Araújo lembra ainda que no início da pandemia, parte da população das periferias tratou a doença com desdém, mas o comportamento mudou e há mais cuidados que antes, só não foi possível sustentar o isolamento social, pelos motivos já mencionados. “Era comum ouvir da população que a covid-19 era ‘doença de rico’ e muitos também caíram na conversa de Bolsonaro de que era ‘só uma gripezinha’. Na periferia as pessoas só começaram a ser mais cuidadosas quando começaram a morrer pessoas próximas, infelizmente”, avalia.

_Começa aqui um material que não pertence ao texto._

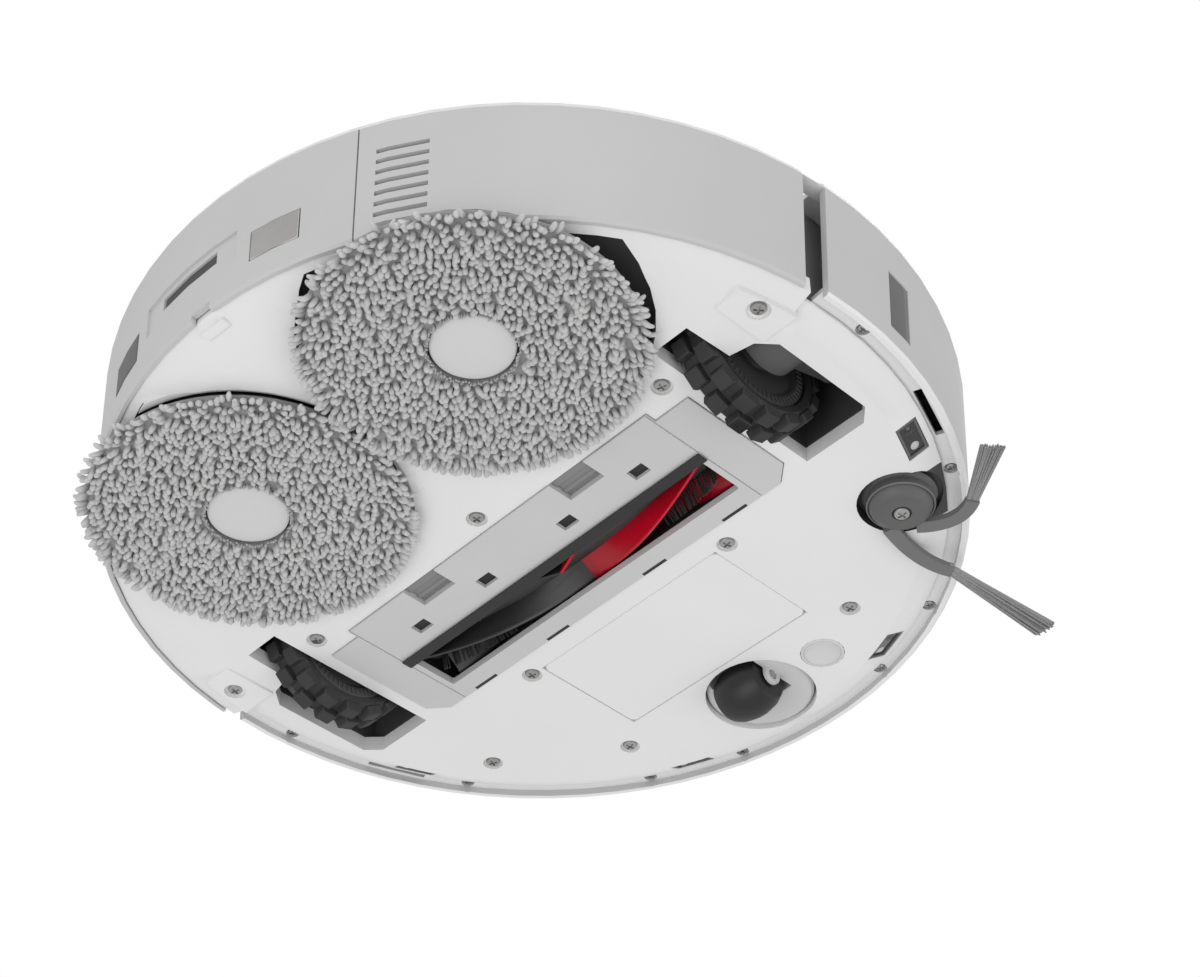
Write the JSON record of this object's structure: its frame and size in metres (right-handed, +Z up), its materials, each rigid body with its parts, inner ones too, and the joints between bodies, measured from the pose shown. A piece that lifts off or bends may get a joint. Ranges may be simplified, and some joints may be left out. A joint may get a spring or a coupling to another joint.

Segundo Araújo, no bairro em que mora e trabalha, o Vasco da Gama, as pessoas levaram um susto e passaram a encarar a pandemia com seriedade quando circularam fotos e vídeos de socorristas paramentados buscando uma moradora do bairro com suspeita de covid-19. “Saiu nos jornais e na TV. Nos dias seguintes as pessoas ficaram mais em casa, mas aos poucos foram voltando para a rua”. Ele observa que, apesar da falta de fiscalização do poder público, os estabelecimentos comerciais têm tomado alguns cuidados, como o fornecimento de álcool em gel.

Mais casos graves

As estatísticas apresentadas pelo Cievs também apontam que enquanto os negros e negras correspondem a 67,6% dos casos mais recentes, ao detalhar os casos leves e graves percebe-se que é mais comum a evolução para casos graves na população negra. Entre os 7.707 casos leves detalhados, os pretos e pardos respondem por 5.061 (65,7%) dos casos. Mas entre os 2.191 casos graves (SRAG) mais recentes no Recife, 1.630 (74,2%) são em pessoas pretas ou pardas.

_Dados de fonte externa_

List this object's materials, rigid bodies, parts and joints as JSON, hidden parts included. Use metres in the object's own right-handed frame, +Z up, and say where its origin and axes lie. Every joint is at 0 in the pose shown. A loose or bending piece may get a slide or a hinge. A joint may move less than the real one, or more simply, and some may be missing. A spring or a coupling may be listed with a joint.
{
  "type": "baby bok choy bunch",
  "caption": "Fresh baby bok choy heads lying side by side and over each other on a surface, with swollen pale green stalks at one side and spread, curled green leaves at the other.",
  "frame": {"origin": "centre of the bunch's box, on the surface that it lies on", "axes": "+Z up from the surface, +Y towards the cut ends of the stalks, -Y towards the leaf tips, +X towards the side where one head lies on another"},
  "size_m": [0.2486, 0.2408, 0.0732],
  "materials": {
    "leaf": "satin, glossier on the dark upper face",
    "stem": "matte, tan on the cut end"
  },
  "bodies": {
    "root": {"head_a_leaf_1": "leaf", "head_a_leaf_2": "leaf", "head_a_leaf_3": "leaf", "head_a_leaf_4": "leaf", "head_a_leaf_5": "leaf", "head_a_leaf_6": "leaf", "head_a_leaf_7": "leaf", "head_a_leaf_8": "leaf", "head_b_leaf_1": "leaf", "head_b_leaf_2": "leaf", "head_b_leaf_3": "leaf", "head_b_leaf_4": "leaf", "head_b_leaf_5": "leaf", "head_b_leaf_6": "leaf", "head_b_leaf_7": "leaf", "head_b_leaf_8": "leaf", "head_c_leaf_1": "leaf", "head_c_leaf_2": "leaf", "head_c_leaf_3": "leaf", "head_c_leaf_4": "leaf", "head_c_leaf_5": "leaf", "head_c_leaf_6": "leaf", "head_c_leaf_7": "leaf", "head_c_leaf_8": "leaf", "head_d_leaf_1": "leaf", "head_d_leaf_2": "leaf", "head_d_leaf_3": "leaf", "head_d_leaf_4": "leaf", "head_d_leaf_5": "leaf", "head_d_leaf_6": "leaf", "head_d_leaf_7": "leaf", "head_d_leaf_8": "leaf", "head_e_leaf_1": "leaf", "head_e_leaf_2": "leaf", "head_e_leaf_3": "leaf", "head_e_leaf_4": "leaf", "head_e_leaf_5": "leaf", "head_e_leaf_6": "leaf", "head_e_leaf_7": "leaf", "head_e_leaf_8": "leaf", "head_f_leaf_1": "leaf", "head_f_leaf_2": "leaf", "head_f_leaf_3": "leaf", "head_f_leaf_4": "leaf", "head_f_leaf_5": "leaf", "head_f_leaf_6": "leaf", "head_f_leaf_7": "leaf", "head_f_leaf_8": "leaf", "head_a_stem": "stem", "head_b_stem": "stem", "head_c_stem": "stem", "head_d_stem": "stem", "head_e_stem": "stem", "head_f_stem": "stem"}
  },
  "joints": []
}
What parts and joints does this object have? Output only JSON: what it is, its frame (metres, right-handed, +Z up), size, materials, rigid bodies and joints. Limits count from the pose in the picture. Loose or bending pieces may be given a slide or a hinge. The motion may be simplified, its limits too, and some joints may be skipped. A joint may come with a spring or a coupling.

Na avaliação do profissional de saúde, o agravamento de doenças nesta população é também resultante do quadro de insegurança alimentar e nutricional. “Em média quem mora em bairro periférico tem alimentação de pior qualidade e é menos nutrido que a população de classe média. Isso reduz a nossa imunidade”, pontua Filipe Araújo. Novamente mencionando o direito a água, ele destaca que “aqui também vivemos enfrentando outros problemas simultaneamente, como os vírus da dengue, zika e o da chikungunya, todos consequências da falta de saneamento”.

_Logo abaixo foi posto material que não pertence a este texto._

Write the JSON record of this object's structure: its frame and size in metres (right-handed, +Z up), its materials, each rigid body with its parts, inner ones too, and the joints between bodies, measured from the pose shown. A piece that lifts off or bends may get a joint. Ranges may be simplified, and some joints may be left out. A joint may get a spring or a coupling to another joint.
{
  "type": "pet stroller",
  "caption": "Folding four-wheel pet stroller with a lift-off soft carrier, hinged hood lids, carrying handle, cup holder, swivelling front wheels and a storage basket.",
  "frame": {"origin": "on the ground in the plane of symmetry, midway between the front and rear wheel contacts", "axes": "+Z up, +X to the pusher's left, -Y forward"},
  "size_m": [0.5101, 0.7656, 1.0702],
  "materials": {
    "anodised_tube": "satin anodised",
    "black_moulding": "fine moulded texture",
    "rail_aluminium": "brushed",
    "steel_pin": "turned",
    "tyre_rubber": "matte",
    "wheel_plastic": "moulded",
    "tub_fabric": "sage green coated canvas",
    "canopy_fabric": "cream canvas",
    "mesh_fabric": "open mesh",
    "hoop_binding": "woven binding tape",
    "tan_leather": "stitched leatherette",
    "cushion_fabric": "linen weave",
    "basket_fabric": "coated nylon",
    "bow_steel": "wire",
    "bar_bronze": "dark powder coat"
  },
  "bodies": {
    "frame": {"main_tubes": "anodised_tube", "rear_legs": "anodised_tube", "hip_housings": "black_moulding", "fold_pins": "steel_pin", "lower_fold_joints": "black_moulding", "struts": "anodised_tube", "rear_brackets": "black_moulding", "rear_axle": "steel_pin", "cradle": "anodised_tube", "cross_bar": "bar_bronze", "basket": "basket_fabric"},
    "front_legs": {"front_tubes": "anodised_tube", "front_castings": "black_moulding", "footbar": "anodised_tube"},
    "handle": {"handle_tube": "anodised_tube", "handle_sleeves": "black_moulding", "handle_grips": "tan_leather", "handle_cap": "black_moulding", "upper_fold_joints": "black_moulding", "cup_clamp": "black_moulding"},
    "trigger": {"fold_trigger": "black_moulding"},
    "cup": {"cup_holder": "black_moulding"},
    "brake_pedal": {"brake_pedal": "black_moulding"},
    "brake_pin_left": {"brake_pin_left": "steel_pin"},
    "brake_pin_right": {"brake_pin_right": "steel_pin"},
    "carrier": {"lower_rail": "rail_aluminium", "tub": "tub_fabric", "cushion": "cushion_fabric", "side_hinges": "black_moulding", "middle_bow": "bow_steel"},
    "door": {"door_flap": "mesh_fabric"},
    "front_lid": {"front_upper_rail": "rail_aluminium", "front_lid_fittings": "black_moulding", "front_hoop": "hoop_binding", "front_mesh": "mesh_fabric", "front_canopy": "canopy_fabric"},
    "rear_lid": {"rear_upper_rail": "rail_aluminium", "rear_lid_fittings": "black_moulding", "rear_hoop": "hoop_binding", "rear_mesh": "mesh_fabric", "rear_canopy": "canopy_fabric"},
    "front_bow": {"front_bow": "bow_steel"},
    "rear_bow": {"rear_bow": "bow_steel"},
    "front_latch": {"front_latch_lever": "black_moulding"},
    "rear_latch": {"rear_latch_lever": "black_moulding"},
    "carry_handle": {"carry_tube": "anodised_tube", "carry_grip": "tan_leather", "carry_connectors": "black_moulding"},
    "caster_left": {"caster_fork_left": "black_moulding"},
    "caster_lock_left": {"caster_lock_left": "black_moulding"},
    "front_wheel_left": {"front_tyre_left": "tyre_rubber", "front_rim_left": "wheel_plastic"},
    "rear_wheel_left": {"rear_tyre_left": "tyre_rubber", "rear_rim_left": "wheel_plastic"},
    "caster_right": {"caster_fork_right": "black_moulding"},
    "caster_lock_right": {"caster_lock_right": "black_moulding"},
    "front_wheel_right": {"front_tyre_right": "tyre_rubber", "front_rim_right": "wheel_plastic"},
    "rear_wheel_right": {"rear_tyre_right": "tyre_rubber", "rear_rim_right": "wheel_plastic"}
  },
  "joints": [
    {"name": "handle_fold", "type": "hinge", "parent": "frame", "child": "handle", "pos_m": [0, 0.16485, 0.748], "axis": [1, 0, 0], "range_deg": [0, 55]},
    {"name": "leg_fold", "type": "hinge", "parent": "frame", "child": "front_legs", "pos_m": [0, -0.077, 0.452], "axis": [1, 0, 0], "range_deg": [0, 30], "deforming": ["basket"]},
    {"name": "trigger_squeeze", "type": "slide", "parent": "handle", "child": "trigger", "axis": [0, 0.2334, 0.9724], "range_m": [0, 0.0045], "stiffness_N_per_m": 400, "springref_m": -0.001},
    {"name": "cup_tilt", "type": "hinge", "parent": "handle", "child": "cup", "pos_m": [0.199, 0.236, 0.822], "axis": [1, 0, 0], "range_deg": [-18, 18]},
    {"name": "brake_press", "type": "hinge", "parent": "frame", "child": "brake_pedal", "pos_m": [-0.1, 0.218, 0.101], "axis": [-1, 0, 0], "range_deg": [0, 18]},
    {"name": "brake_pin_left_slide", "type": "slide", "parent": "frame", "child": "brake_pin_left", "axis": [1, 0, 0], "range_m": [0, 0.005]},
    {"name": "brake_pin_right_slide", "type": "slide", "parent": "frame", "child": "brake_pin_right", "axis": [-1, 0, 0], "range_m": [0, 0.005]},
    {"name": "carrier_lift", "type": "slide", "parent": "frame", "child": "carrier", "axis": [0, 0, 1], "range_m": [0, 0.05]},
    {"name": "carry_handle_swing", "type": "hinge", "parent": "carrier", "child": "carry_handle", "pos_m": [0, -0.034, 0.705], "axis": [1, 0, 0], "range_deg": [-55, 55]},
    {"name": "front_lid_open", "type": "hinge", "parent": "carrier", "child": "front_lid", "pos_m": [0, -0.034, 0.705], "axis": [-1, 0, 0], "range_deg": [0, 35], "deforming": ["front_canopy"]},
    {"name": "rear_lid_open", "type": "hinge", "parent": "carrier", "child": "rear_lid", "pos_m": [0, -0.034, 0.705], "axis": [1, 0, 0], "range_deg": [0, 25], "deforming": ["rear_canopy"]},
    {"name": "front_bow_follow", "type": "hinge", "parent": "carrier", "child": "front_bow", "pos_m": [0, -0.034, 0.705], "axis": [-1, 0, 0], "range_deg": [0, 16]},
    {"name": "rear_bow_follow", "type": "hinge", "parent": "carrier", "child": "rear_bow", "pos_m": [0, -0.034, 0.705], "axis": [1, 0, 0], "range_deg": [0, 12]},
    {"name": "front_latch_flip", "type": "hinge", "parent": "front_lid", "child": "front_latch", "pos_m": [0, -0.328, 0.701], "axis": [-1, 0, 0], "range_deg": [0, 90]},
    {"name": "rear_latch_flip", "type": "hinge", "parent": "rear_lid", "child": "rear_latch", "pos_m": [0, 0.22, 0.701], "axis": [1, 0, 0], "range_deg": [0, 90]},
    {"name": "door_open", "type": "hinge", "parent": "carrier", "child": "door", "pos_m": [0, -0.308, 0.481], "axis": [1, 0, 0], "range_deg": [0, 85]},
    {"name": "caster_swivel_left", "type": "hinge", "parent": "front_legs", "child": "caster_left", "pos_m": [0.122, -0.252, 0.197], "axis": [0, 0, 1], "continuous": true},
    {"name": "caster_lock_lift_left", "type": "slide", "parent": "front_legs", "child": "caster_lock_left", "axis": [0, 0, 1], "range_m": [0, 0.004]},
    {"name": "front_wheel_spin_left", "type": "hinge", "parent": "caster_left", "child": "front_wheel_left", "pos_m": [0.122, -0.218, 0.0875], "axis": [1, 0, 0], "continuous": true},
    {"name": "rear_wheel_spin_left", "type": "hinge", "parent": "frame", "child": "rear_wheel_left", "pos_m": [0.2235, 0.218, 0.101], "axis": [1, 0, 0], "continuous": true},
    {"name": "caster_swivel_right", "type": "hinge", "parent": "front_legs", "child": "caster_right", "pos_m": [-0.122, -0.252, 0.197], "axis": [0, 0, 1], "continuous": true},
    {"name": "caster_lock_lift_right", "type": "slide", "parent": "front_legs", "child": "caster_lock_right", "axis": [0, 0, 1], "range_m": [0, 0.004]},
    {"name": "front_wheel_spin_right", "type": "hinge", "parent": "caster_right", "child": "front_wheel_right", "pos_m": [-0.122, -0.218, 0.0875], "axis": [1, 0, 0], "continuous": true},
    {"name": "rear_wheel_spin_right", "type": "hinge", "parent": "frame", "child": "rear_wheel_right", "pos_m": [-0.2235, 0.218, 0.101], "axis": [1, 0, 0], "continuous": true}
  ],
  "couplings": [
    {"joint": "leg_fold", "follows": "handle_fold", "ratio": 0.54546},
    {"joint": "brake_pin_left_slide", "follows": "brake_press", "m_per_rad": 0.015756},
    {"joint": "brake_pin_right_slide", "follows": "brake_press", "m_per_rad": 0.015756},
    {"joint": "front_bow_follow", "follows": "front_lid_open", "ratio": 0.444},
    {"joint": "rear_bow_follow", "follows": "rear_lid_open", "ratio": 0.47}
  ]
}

Ele considera que os erros principais do poder público durante a pandemia foram não ter tentado produzir e distribuir máscaras para a população desde o início e não ter investido em “rastrear o vírus” a partir da testagem em massa. “As máscaras até que a população passou a adotar, com todos os erros e precariedades. Mas precisava ter buscado a compra e realização massiva de testes desde o início, ainda que se gastasse muito”, opina. “Só com a testagem em massa você consegue ter um ‘raio-x’ da realidade do bairro ou da cidade. É o primeiro passo para vencermos essa batalha. Sem sabermos quem está infectado, essas pessoas sintomáticas ou assintomáticas podem estar circulando e transmitindo o vírus para outras pessoas e não sabemos”.